We are all thieves—of joy, of pain, of narratives.
We are all planters too—of memory, of hurt, of fleeting kindnesses that root deep in the hearts of others.
Lately, I’ve begun to recognise a strange familiarity at the back of my tongue whenever I hear someone dismiss another person’s story. It tastes metallic, like lead, sharp and shameful, and comes with the realisation that I, too, have deflated others, sometimes without meaning to. The shame that follows feels physical; it travels from my throat to my chest, then lowers my head of its own accord, when I remember saying things like, “Oh, it’s not that deep,” or “You’re overthinking it,” or “Stop making a mountain out of a molehill.”
We shrink people that way.
We make them doubt their own stories, their lived experiences. We fictionalise their realities simply because they don’t fit the narrow contours of our worldviews. Thus, we drown out their voices and comfort ourselves with the illusion that understanding must come before empathy.
Lola Shoneyin captures this perfectly in The Secret Lives of Baba Segi’s Wives, when Bolanle’s mother dismisses Bolanle’s confession of rape with a violent shake of the head. No child of mine could be raped, she insists.
In her world, rape belongs to other people’s daughters—the way tragedy always happens elsewhere, to someone less careful, less dignified, less like us. Her denial is an act of survival, not just disbelief. But also theft—the theft of her daughter’s truth and the harrowing experience she had kept since her teenage years.
Before I became a woman, before I realised what it meant to be one, I didn’t know sex and gender could conspire to distort one’s sight—to make others blind to what you see clearly.
That evening, the evening I became a woman, began like any other. I had stepped out just before dusk, when the sky still held onto the last of its colour—soft purple, pale blue, kind orange. The sun spilled its light in gold ribbons, coating everything with warmth, so that everything glowed with the godlike radiance of love.
It had become my ritual to walk through the quiet suburbs to the hills, where I could climb the rocks, breathe in the green, and look out at Accra lying still on the horizon.
The slither came suddenly.
Quick, graceful, certain. A small snake, the colour of coffee without cream, gliding past my left foot and into the thicket. I froze, heart hammering. When I finally looked up, a man was standing nearby—a tall figure, broad-shouldered, his face carved in the gentle concern of someone accustomed to having all the answers.
“Are you okay?” he asked.
I nodded, though my voice betrayed me. “A snake just slithered past me.”

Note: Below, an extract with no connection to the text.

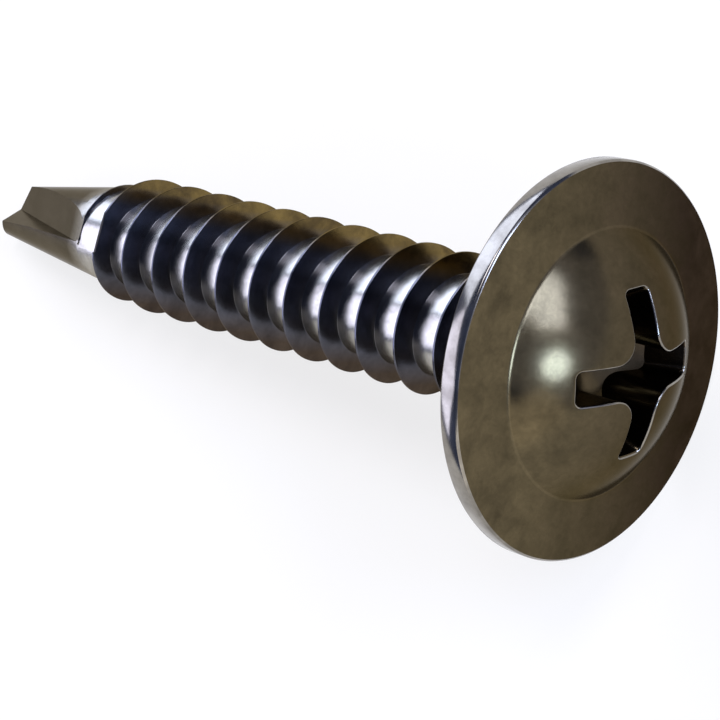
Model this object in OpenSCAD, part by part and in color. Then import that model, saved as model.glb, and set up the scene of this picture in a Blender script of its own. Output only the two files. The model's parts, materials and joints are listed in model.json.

He chuckled, a short, knowing sound. “A snake? There are no snakes here.”
“But I just saw one,” I said.
He smiled indulgently, as if humouring a child. “There are no snakes in this area. Go home, my lady.”
Something in me bristled.
The easy certainty of the authority in his tone. He repeated his words, softer this time, but with the finality of one who has never had to question his truth. I looked down at the puddle where the snake had vanished, watching my reflection ripple in disbelief.
He noticed the goosebumps on my arms. “Oh,” he said, his smile widening. “I see why you think you saw a snake. You’re a woman!”
Then came his deep, hearty, dismissive laugh. “You saw a lizard, or maybe a frog. You women are always imagining things.”
Just. A. Woman.
The words rolled off his tongue like a verdict.
I thought of that evening again at a youth conference months later: plush hotel, polished accents, the faint clink of coffee cups. A young man asked a panelist—a successful woman entrepreneur—why his similar business wasn’t thriving.
Her sharp response was almost dismissive. “You people just copy anyone. The youth of today are not focused.”
She couldn’t imagine that he might be facing challenges she had never known — cushioned, perhaps, by help he could only dream of. Her worldview simply couldn’t stretch far enough to accommodate his struggle.
She would never imagine herself as the thief who tramples another’s dignity just to protect her own certainty.
But isn’t that what power so often does — mistaking its own comfort for truth?